══ MATERIAL
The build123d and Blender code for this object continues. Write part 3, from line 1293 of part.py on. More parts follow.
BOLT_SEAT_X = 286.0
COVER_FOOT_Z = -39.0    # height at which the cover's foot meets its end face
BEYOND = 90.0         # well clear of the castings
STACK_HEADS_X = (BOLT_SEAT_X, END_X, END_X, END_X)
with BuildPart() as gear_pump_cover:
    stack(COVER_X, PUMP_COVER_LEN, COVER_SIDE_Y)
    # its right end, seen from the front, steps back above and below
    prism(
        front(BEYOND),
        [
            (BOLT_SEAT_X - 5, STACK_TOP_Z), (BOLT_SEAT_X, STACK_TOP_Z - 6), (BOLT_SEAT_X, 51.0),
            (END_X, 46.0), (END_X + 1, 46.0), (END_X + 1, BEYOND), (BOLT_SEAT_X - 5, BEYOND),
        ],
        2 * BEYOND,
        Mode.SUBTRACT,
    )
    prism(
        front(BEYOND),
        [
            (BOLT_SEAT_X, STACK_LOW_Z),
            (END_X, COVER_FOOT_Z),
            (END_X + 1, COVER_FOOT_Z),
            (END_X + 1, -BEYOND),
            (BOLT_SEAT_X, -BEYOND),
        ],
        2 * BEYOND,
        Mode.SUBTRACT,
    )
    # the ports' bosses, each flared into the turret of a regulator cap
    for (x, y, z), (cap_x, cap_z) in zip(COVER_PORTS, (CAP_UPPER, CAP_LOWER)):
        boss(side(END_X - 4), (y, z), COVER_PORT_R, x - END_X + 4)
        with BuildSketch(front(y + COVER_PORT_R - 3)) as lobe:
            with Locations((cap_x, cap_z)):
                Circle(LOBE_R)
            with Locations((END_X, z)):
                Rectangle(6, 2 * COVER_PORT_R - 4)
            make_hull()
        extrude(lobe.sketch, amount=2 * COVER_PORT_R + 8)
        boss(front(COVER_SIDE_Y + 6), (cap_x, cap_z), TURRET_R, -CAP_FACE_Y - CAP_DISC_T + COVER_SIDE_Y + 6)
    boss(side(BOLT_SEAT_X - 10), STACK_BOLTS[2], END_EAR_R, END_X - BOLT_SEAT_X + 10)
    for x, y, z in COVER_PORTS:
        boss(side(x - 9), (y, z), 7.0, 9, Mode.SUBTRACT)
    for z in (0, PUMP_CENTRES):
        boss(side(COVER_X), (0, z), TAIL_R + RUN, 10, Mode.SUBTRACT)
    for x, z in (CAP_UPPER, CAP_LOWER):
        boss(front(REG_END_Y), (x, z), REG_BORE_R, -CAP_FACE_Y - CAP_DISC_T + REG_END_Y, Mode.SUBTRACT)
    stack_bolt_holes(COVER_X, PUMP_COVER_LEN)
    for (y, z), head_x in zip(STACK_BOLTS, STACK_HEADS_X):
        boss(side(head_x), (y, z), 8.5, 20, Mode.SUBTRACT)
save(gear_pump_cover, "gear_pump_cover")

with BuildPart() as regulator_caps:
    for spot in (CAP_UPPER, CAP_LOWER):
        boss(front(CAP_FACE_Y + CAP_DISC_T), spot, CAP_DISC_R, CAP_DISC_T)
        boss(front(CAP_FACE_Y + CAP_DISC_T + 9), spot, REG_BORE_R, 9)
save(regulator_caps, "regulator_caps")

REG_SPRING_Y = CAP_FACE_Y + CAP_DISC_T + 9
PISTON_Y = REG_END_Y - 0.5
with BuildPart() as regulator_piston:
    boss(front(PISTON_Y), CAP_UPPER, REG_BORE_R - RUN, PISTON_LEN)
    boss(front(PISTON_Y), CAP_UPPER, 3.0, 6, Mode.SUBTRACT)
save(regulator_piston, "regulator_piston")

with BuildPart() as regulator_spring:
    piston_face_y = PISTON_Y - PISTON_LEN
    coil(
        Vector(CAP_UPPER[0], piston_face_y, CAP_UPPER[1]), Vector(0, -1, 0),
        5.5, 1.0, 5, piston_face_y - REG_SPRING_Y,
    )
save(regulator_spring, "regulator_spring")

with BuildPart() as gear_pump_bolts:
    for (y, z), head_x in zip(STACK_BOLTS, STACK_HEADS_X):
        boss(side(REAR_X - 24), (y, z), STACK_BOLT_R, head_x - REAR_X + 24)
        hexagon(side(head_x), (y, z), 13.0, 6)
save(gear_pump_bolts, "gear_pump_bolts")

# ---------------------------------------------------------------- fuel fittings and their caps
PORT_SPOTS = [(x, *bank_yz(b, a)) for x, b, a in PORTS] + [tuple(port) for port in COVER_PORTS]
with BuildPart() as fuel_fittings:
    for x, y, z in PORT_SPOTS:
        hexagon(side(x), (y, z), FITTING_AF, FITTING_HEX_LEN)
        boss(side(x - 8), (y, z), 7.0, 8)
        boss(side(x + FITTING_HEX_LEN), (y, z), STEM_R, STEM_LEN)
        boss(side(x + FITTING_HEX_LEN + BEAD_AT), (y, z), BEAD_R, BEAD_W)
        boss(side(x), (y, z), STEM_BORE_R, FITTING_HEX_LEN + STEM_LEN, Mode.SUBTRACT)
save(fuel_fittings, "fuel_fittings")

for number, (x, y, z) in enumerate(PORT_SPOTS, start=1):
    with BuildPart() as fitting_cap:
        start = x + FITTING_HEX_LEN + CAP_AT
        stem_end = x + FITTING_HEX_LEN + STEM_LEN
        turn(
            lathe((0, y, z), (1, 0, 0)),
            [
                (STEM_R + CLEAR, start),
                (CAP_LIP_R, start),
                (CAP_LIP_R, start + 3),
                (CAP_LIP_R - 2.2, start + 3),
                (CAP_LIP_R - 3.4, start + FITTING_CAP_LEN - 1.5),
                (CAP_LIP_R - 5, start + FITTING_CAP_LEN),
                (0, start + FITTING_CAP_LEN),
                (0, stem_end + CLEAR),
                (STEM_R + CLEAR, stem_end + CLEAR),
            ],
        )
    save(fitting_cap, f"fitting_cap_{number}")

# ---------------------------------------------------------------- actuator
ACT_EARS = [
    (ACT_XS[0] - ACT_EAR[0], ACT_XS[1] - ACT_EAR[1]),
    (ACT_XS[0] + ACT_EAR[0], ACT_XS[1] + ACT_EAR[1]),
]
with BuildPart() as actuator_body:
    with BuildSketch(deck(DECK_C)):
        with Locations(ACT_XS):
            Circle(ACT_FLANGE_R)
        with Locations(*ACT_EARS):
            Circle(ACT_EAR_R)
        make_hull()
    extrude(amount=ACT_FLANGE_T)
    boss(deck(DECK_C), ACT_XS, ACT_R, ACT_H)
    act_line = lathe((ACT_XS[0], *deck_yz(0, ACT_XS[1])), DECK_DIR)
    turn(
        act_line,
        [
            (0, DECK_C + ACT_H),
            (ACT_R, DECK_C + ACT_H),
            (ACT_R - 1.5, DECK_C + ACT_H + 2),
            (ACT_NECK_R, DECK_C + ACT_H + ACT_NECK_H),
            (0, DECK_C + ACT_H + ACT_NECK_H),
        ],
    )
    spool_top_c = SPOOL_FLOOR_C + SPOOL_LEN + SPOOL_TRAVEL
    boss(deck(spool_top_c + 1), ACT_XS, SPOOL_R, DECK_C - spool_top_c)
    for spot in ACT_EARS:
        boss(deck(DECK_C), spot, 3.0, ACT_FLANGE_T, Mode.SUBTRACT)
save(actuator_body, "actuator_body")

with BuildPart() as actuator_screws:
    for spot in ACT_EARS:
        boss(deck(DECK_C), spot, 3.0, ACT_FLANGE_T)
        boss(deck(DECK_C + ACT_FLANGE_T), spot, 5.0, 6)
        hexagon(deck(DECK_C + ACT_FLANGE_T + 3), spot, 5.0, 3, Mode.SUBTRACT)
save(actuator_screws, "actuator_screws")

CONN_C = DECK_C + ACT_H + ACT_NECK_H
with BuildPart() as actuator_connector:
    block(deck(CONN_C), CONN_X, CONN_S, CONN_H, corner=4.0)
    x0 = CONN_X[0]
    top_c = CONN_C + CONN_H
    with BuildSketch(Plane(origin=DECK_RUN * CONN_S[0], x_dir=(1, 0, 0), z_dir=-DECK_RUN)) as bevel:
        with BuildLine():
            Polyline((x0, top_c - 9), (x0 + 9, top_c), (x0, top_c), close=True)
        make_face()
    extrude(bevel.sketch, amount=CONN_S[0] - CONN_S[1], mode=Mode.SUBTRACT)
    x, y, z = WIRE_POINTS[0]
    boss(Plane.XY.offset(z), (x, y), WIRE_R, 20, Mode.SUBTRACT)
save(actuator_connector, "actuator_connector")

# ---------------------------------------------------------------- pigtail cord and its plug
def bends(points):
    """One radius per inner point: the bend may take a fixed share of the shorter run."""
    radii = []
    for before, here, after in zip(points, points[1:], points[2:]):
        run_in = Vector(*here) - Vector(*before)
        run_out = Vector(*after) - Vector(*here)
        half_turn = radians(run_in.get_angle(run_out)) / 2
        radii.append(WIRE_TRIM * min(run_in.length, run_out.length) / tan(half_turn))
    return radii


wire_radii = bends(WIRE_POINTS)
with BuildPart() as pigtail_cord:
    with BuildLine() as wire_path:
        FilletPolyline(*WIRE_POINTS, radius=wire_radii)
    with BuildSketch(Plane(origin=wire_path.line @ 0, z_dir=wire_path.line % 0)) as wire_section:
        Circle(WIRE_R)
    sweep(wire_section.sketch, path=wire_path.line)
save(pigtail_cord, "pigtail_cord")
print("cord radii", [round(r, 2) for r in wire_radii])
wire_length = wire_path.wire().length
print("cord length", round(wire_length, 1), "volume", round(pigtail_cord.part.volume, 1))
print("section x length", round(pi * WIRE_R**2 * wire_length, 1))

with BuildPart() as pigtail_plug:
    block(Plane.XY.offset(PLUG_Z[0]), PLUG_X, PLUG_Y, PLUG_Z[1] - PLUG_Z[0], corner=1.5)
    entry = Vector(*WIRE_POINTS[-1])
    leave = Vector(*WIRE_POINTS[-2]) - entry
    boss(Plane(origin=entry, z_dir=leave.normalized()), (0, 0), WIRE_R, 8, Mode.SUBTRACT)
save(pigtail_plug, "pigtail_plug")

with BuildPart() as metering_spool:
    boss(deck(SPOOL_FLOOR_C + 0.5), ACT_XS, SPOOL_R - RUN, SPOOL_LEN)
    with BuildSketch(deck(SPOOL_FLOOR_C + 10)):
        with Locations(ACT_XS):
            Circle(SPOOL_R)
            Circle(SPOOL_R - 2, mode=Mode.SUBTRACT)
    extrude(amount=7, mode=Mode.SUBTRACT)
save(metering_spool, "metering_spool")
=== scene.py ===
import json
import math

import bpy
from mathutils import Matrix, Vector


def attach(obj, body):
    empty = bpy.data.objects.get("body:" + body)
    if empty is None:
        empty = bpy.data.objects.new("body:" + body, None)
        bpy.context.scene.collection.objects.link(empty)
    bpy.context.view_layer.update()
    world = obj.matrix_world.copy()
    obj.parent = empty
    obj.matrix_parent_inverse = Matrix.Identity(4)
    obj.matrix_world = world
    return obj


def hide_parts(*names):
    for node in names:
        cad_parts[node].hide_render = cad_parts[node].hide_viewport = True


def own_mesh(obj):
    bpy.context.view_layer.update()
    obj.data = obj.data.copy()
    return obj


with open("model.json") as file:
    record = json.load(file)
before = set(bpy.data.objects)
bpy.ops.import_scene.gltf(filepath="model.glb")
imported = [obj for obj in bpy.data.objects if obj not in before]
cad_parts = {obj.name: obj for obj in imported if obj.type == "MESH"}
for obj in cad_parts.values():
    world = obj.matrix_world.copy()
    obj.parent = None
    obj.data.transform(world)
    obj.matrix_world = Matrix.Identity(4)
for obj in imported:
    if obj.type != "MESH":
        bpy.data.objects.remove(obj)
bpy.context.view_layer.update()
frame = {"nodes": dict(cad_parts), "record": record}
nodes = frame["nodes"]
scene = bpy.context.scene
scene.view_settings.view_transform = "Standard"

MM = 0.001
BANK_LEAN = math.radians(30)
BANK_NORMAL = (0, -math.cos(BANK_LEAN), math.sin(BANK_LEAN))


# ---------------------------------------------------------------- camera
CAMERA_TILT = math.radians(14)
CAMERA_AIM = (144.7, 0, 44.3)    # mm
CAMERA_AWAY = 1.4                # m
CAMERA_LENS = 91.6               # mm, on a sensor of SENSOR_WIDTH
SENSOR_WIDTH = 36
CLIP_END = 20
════
BRIEF: Begin with the line containing "Circle(SPOOL_R - 2, mode=Mode.SUBTRACT)" and end with the line containing "obj.matrix_world = world"; repeat every line from start to finish exactly, and nothing outside them.

ANSWER TO THE PROBLEM:
            Circle(SPOOL_R - 2, mode=Mode.SUBTRACT)
    extrude(amount=7, mode=Mode.SUBTRACT)
save(metering_spool, "metering_spool")
=== scene.py ===
import json
import math

import bpy
from mathutils import Matrix, Vector


def attach(obj, body):
    empty = bpy.data.objects.get("body:" + body)
    if empty is None:
        empty = bpy.data.objects.new("body:" + body, None)
        bpy.context.scene.collection.objects.link(empty)
    bpy.context.view_layer.update()
    world = obj.matrix_world.copy()
    obj.parent = empty
    obj.matrix_parent_inverse = Matrix.Identity(4)
    obj.matrix_world = world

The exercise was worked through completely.